> Data rows:
## Start
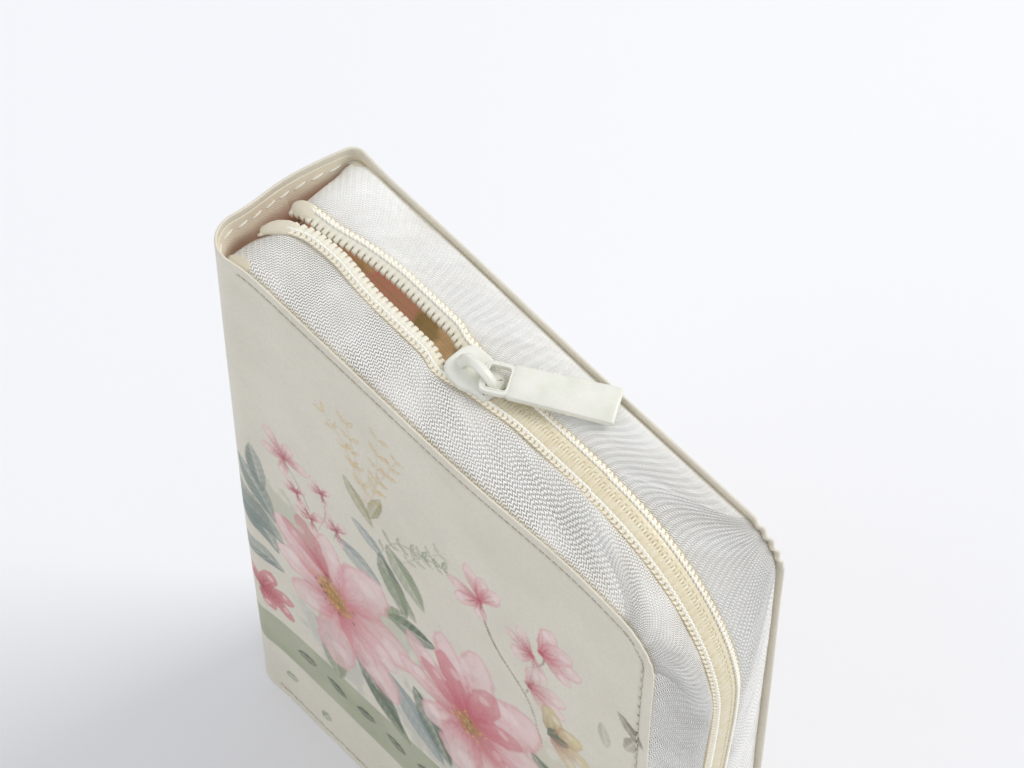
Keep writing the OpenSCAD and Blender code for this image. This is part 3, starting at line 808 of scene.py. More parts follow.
def lip_shift(side, x, on_head):
    """How far the chain lies to one side: to the back past the slider, to the front at the spine end."""
    closed = 1.45 * ease((x - SLIDER_X - 2) / 16)
    mouth = 1.2 * ease((MOUTH_X - x) / 6) - 1.2 * ease((-50 - x) / 14)
    hook = (5.4 if side == FRONT else 0.9) * np.clip((-61 - x) / 11, 0, 1) ** 1.7
    return np.where(on_head, closed + mouth - hook, 1.1)


def lip_lift(x, on_head):
    """The lips stand proud in the mouth, and turn down to meet the spine."""
    down = np.clip((END_X + 5.5 - x) / 8.5, 0, 1) ** 2.2
    return np.where(on_head, 0.9 * np.sin(math.pi * mouth_share(x)) ** 0.7 - 6.4 * down, 0)


CHAIN_TAU = np.linspace(0, SPAN, 4801)
CHAIN_X, CHAIN_Z = u_point(CHAIN_TAU, 1.0, 0.0, FRONT)
CHAIN_S = np.concatenate([[0], np.cumsum(np.hypot(np.diff(CHAIN_X), np.diff(CHAIN_Z)))])
CHAIN_LEN = CHAIN_S[-1]


def chain_frame(s):
    """Place, direction along and direction out of the chain at distance s, as X and Z pairs."""
    s = np.asarray(s, float)
    tau = np.interp(s, CHAIN_S, CHAIN_TAU)
    x, z = u_point(tau, 1.0, 0.0, FRONT)
    a, b = np.clip(s - 0.3, 0, CHAIN_LEN), np.clip(s + 0.3, 0, CHAIN_LEN)
    ax, az = u_point(np.interp(a, CHAIN_S, CHAIN_TAU), 1.0, 0.0, FRONT)
    bx, bz = u_point(np.interp(b, CHAIN_S, CHAIN_TAU), 1.0, 0.0, FRONT)
    n = np.hypot(bx - ax, bz - az)
    tx, tz = (bx - ax) / n, (bz - az) / n
    return tau, x, z, tx, tz


def beside_chain(side, s, across, up, along=0.0):
    """A point beside the chain: across from its middle on that side, above the tape by up."""
    s, across, up, along = np.broadcast_arrays(s, across, up, along)
    tau, x, z, tx, tz = chain_frame(s)
    on_head = tau < 1
    lift = up + lip_lift(x, on_head)
    y = side * (half_gap(x, on_head) + across) + lip_shift(side, x, on_head)
    return np.stack([x + tx * along - tz * lift, y, z + tz * along + tx * lift], axis=-1)


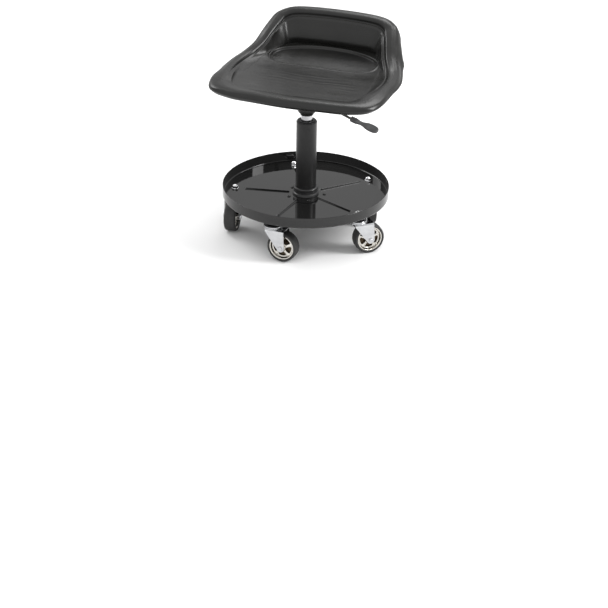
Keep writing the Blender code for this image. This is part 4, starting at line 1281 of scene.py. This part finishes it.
def add_world():
    """A white studio all round, brighter overhead and in front of the object."""
    world = bpy.data.worlds.new("studio")
    bpy.context.scene.world = world
    world.use_nodes = True
    tree = world.node_tree
    heading = tree.nodes.new("ShaderNodeTexCoord")
    total = tree.nodes.new("ShaderNodeMath")
    glows = ((UP, 0.45, 0.95, 0.74, 1.15), ((-0.10, -0.96, 0.26), 0.35, 0.95, 0.0, 0.60))
    for socket, (direction, start, end, low, high) in zip(total.inputs, glows):
        toward = tree.nodes.new("ShaderNodeVectorMath")
        toward.operation = "DOT_PRODUCT"
        toward.inputs[1].default_value = direction
        glow = tree.nodes.new("ShaderNodeMapRange")
        glow.interpolation_type = "SMOOTHSTEP"
        for name, number in (("From Min", start), ("From Max", end), ("To Min", low), ("To Max", high)):
            glow.inputs[name].default_value = number
        tree.links.new(heading.outputs["Generated"], toward.inputs[0])
        tree.links.new(toward.outputs["Value"], glow.inputs["Value"])
        tree.links.new(glow.outputs["Result"], socket)
    background = tree.nodes["Background"]
    background.inputs["Color"].default_value = (1.0, 1.0, 1.0, 1)
    tree.links.new(total.outputs["Value"], background.inputs["Strength"])


def add_camera():
    data = bpy.data.cameras.new("camera")
    data.sensor_width = 36
    data.lens = LENS_MM
    camera = bpy.data.objects.new("camera", data)
    bpy.context.scene.collection.objects.link(camera)
    side = CAMERA_DISTANCE * sin(CAMERA_AZIMUTH)
    back = CAMERA_DISTANCE * cos(CAMERA_AZIMUTH)
    turned_to = Matrix.Rotation(CAMERA_AZIMUTH, 4, "Z") @ Matrix.Rotation(CAMERA_TILT, 4, "X")
    place = Matrix.Translation(AXIS + Vector((side, -back, CAMERA_HEIGHT)))
    camera.matrix_world = place @ turned_to @ Matrix.Rotation(CAMERA_ROLL, 4, "Z")
    bpy.context.scene.camera = camera


build_floor()
add_world()
add_light("right_strip", (2.2, 0.20, 1.7), (0.8, 1.1), 62)
add_light("left_strip", (-2.1, 0.7, 1.8), (1.0, 1.4), 27)
add_light("top_box", (0.1, 1.6, 2.3), (1.6, 0.8), 24)
add_camera()
bpy.context.scene.view_settings.view_transform = "Standard"
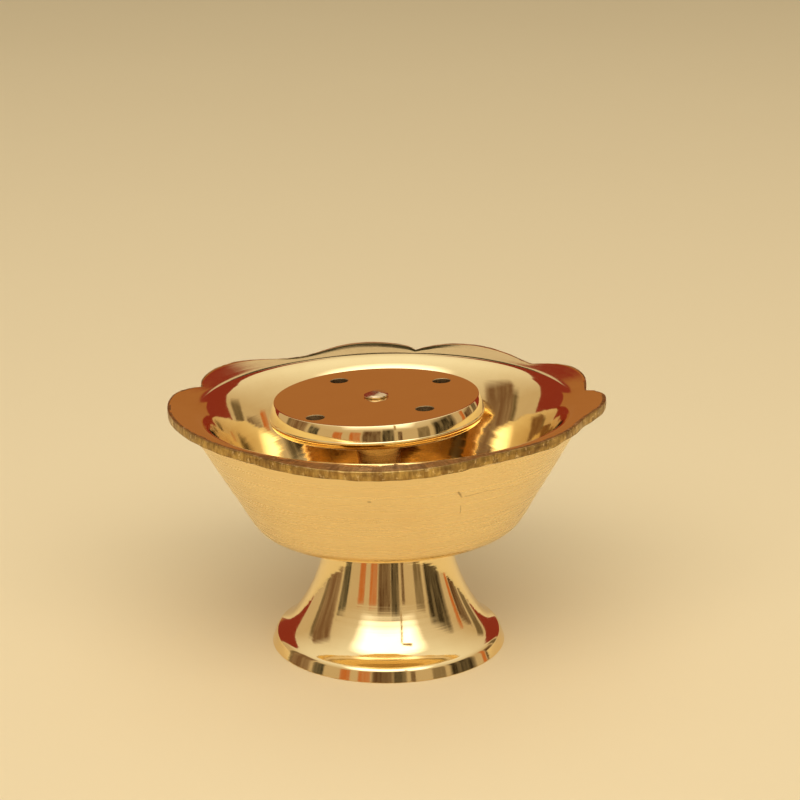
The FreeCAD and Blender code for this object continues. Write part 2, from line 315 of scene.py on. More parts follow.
def ring_mesh(name, rings, arc, closed=True):
    """A mesh of quads between neighbouring rings. A closed one joins its last ring to its first,
    and an open one closes each end with a fan."""
    count, around = rings.shape[:2]
    points = rings.reshape(-1, 3)
    index = np.arange(count * around).reshape(count, around)
    following = np.roll(index, -1, axis=1)
    rows = count if closed else count - 1
    a, b = index[:rows], following[:rows]
    c, d = np.roll(following, -1, axis=0)[:rows], np.roll(index, -1, axis=0)[:rows]
    quads = np.stack([a, b, c, d], axis=2).reshape(-1, 4)
    faces = quads.tolist()
    if not closed:
        for ring, flip in ((0, True), (count - 1, False)):
            centre = len(points)
            points = np.vstack([points, rings[ring].mean(axis=0)])
            for i in range(around):
                pair = [int(index[ring, i]), int(following[ring, i])]
                faces.append([centre] + (pair[::-1] if flip else pair))
    mesh = bpy.data.meshes.new(name)
    mesh.from_pydata((points * MM).tolist(), [], faces)
    work = bmesh.new()
    work.from_mesh(mesh)
    bmesh.ops.recalc_face_normals(work, faces=work.faces)
    work.to_mesh(mesh)
    work.free()
    mesh.shade_smooth()
    along = np.repeat(arc, around)
    along = np.concatenate([along, np.full(len(points) - len(along), arc[0])]) * MM
    attribute = mesh.attributes.new("arc", "FLOAT", "POINT")
    attribute.data.foreach_set("value", along.astype(np.float32))
    return mesh


def add_piece(name, mesh, body, node, materials, place=None):
    """A piece that rides on a body and stands for its CAD node."""
    piece = new_object(name, mesh)
    if place is not None:
        piece.matrix_world = place
    for material in materials:
        mesh.materials.append(material)
    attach(piece, body)
    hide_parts(node)
    return piece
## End
> Requirement:
Reproduce the records in full, exactly as written.

> Right answer:
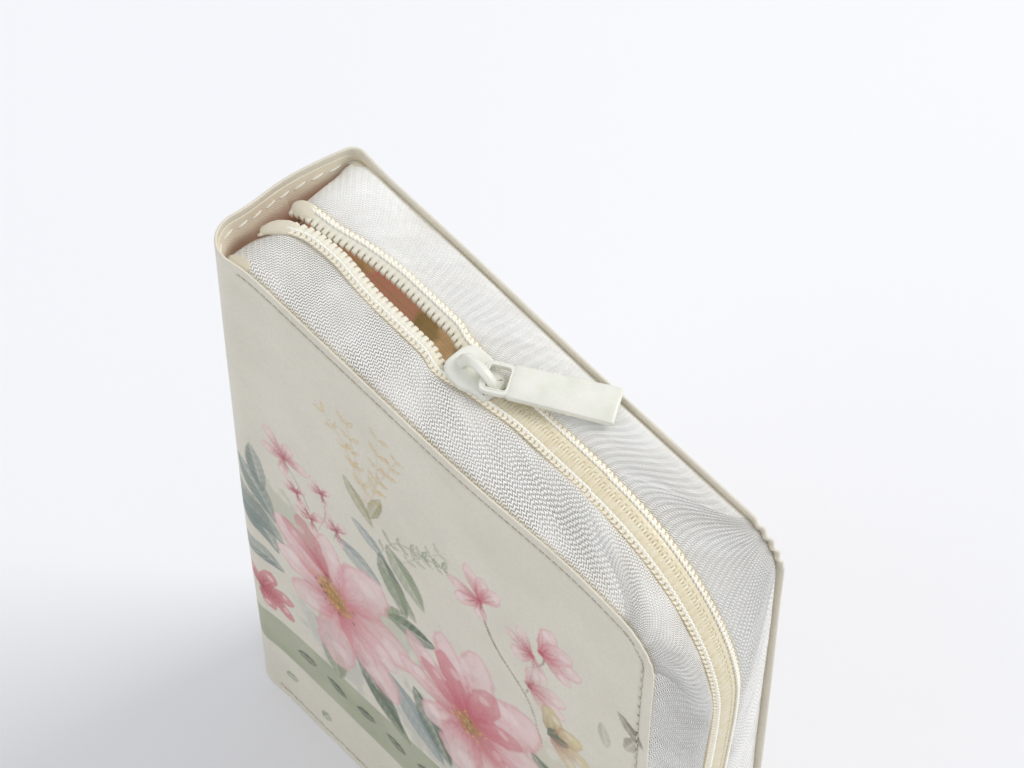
Keep writing the OpenSCAD and Blender code for this image. This is part 3, starting at line 808 of scene.py. More parts follow.
def lip_shift(side, x, on_head):
    """How far the chain lies to one side: to the back past the slider, to the front at the spine end."""
    closed = 1.45 * ease((x - SLIDER_X - 2) / 16)
    mouth = 1.2 * ease((MOUTH_X - x) / 6) - 1.2 * ease((-50 - x) / 14)
    hook = (5.4 if side == FRONT else 0.9) * np.clip((-61 - x) / 11, 0, 1) ** 1.7
    return np.where(on_head, closed + mouth - hook, 1.1)


def lip_lift(x, on_head):
    """The lips stand proud in the mouth, and turn down to meet the spine."""
    down = np.clip((END_X + 5.5 - x) / 8.5, 0, 1) ** 2.2
    return np.where(on_head, 0.9 * np.sin(math.pi * mouth_share(x)) ** 0.7 - 6.4 * down, 0)


CHAIN_TAU = np.linspace(0, SPAN, 4801)
CHAIN_X, CHAIN_Z = u_point(CHAIN_TAU, 1.0, 0.0, FRONT)
CHAIN_S = np.concatenate([[0], np.cumsum(np.hypot(np.diff(CHAIN_X), np.diff(CHAIN_Z)))])
CHAIN_LEN = CHAIN_S[-1]


def chain_frame(s):
    """Place, direction along and direction out of the chain at distance s, as X and Z pairs."""
    s = np.asarray(s, float)
    tau = np.interp(s, CHAIN_S, CHAIN_TAU)
    x, z = u_point(tau, 1.0, 0.0, FRONT)
    a, b = np.clip(s - 0.3, 0, CHAIN_LEN), np.clip(s + 0.3, 0, CHAIN_LEN)
    ax, az = u_point(np.interp(a, CHAIN_S, CHAIN_TAU), 1.0, 0.0, FRONT)
    bx, bz = u_point(np.interp(b, CHAIN_S, CHAIN_TAU), 1.0, 0.0, FRONT)
    n = np.hypot(bx - ax, bz - az)
    tx, tz = (bx - ax) / n, (bz - az) / n
    return tau, x, z, tx, tz


def beside_chain(side, s, across, up, along=0.0):
    """A point beside the chain: across from its middle on that side, above the tape by up."""
    s, across, up, along = np.broadcast_arrays(s, across, up, along)
    tau, x, z, tx, tz = chain_frame(s)
    on_head = tau < 1
    lift = up + lip_lift(x, on_head)
    y = side * (half_gap(x, on_head) + across) + lip_shift(side, x, on_head)
    return np.stack([x + tx * along - tz * lift, y, z + tz * along + tx * lift], axis=-1)


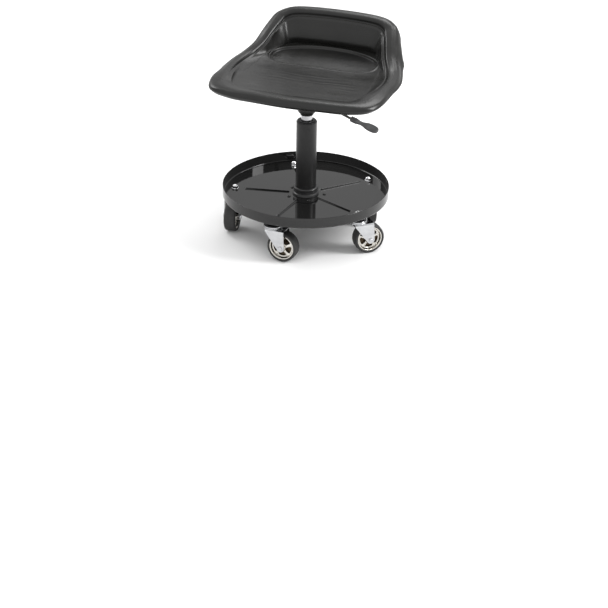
Keep writing the Blender code for this image. This is part 4, starting at line 1281 of scene.py. This part finishes it.
def add_world():
    """A white studio all round, brighter overhead and in front of the object."""
    world = bpy.data.worlds.new("studio")
    bpy.context.scene.world = world
    world.use_nodes = True
    tree = world.node_tree
    heading = tree.nodes.new("ShaderNodeTexCoord")
    total = tree.nodes.new("ShaderNodeMath")
    glows = ((UP, 0.45, 0.95, 0.74, 1.15), ((-0.10, -0.96, 0.26), 0.35, 0.95, 0.0, 0.60))
    for socket, (direction, start, end, low, high) in zip(total.inputs, glows):
        toward = tree.nodes.new("ShaderNodeVectorMath")
        toward.operation = "DOT_PRODUCT"
        toward.inputs[1].default_value = direction
        glow = tree.nodes.new("ShaderNodeMapRange")
        glow.interpolation_type = "SMOOTHSTEP"
        for name, number in (("From Min", start), ("From Max", end), ("To Min", low), ("To Max", high)):
            glow.inputs[name].default_value = number
        tree.links.new(heading.outputs["Generated"], toward.inputs[0])
        tree.links.new(toward.outputs["Value"], glow.inputs["Value"])
        tree.links.new(glow.outputs["Result"], socket)
    background = tree.nodes["Background"]
    background.inputs["Color"].default_value = (1.0, 1.0, 1.0, 1)
    tree.links.new(total.outputs["Value"], background.inputs["Strength"])


def add_camera():
    data = bpy.data.cameras.new("camera")
    data.sensor_width = 36
    data.lens = LENS_MM
    camera = bpy.data.objects.new("camera", data)
    bpy.context.scene.collection.objects.link(camera)
    side = CAMERA_DISTANCE * sin(CAMERA_AZIMUTH)
    back = CAMERA_DISTANCE * cos(CAMERA_AZIMUTH)
    turned_to = Matrix.Rotation(CAMERA_AZIMUTH, 4, "Z") @ Matrix.Rotation(CAMERA_TILT, 4, "X")
    place = Matrix.Translation(AXIS + Vector((side, -back, CAMERA_HEIGHT)))
    camera.matrix_world = place @ turned_to @ Matrix.Rotation(CAMERA_ROLL, 4, "Z")
    bpy.context.scene.camera = camera


build_floor()
add_world()
add_light("right_strip", (2.2, 0.20, 1.7), (0.8, 1.1), 62)
add_light("left_strip", (-2.1, 0.7, 1.8), (1.0, 1.4), 27)
add_light("top_box", (0.1, 1.6, 2.3), (1.6, 0.8), 24)
add_camera()
bpy.context.scene.view_settings.view_transform = "Standard"
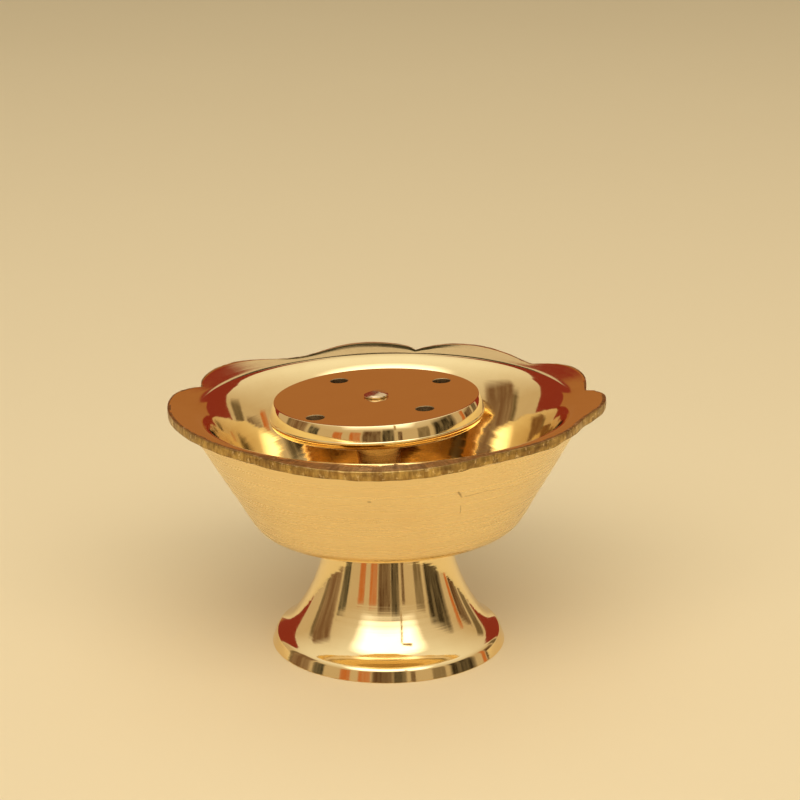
The FreeCAD and Blender code for this object continues. Write part 2, from line 315 of scene.py on. More parts follow.
def ring_mesh(name, rings, arc, closed=True):
    """A mesh of quads between neighbouring rings. A closed one joins its last ring to its first,
    and an open one closes each end with a fan."""
    count, around = rings.shape[:2]
    points = rings.reshape(-1, 3)
    index = np.arange(count * around).reshape(count, around)
    following = np.roll(index, -1, axis=1)
    rows = count if closed else count - 1
    a, b = index[:rows], following[:rows]
    c, d = np.roll(following, -1, axis=0)[:rows], np.roll(index, -1, axis=0)[:rows]
    quads = np.stack([a, b, c, d], axis=2).reshape(-1, 4)
    faces = quads.tolist()
    if not closed:
        for ring, flip in ((0, True), (count - 1, False)):
            centre = len(points)
            points = np.vstack([points, rings[ring].mean(axis=0)])
            for i in range(around):
                pair = [int(index[ring, i]), int(following[ring, i])]
                faces.append([centre] + (pair[::-1] if flip else pair))
    mesh = bpy.data.meshes.new(name)
    mesh.from_pydata((points * MM).tolist(), [], faces)
    work = bmesh.new()
    work.from_mesh(mesh)
    bmesh.ops.recalc_face_normals(work, faces=work.faces)
    work.to_mesh(mesh)
    work.free()
    mesh.shade_smooth()
    along = np.repeat(arc, around)
    along = np.concatenate([along, np.full(len(points) - len(along), arc[0])]) * MM
    attribute = mesh.attributes.new("arc", "FLOAT", "POINT")
    attribute.data.foreach_set("value", along.astype(np.float32))
    return mesh


def add_piece(name, mesh, body, node, materials, place=None):
    """A piece that rides on a body and stands for its CAD node."""
    piece = new_object(name, mesh)
    if place is not None:
        piece.matrix_world = place
    for material in materials:
        mesh.materials.append(material)
    attach(piece, body)
    hide_parts(node)
    return piece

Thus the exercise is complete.